According to Shipman, “all the best political operators I have known – Damian McBride, Dominic Cummings and Alastair Campbell among them – have been divisive figures”. But might it not be the case that the best political operators do not themselves become the story?
Another reason why May has survived – a point well made by Shipman – is that after the cruel disappointment of election night, which forced the resignation of Hill and Timothy, the civil service filled the vacuum, and ensured the Queen’s Government was carried on.
And perhaps – a thought which occurred to Bernard Mandeville in the 18th century – it is not actually that difficult to be Prime Minister. Perhaps lots of people could do it. And once you are the incumbent, you possess a deep well of patronage, and are supported by a high-grade machine, so getting rid of you becomes tricky.

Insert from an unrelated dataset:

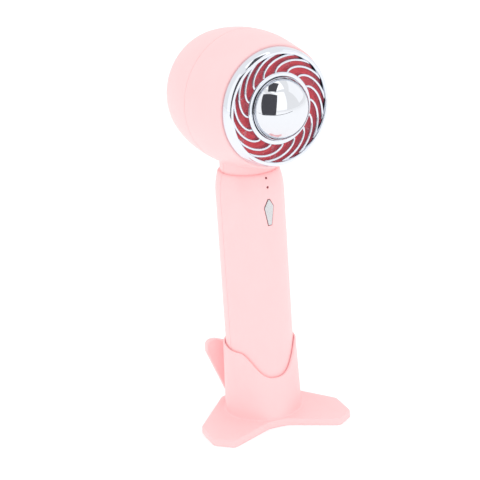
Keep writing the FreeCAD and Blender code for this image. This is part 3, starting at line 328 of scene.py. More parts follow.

May continues to conduct the Brexit negotiations because a large number of influential people, officials as well as politicians, trust her more than they trust any of the alternatives, and would rather have a weak Prime Minister than an over-mighty one.
In Brussels too, that seems to be the case. A devout Anglican is preferable to a clever but unpredictable pagan. And in June 2017, the electorate in its collective wisdom decided not to make her a dictator, but to put her in a position where she must make compromises on our behalf.
Shipman ends with the charitable observation:
In the most turbulent times of my life, it is hard to see how anyone could have negotiated their way without error through the turbulent fall out from Brexit. We should be grateful someone was willing to try.
Future writers will quarry this book for high-grade materials, compiled contemporaneously, so without the distorting effect of knowing how May’s story ends. But the first edition has no index, so researchers may prefer to wait for the paperback.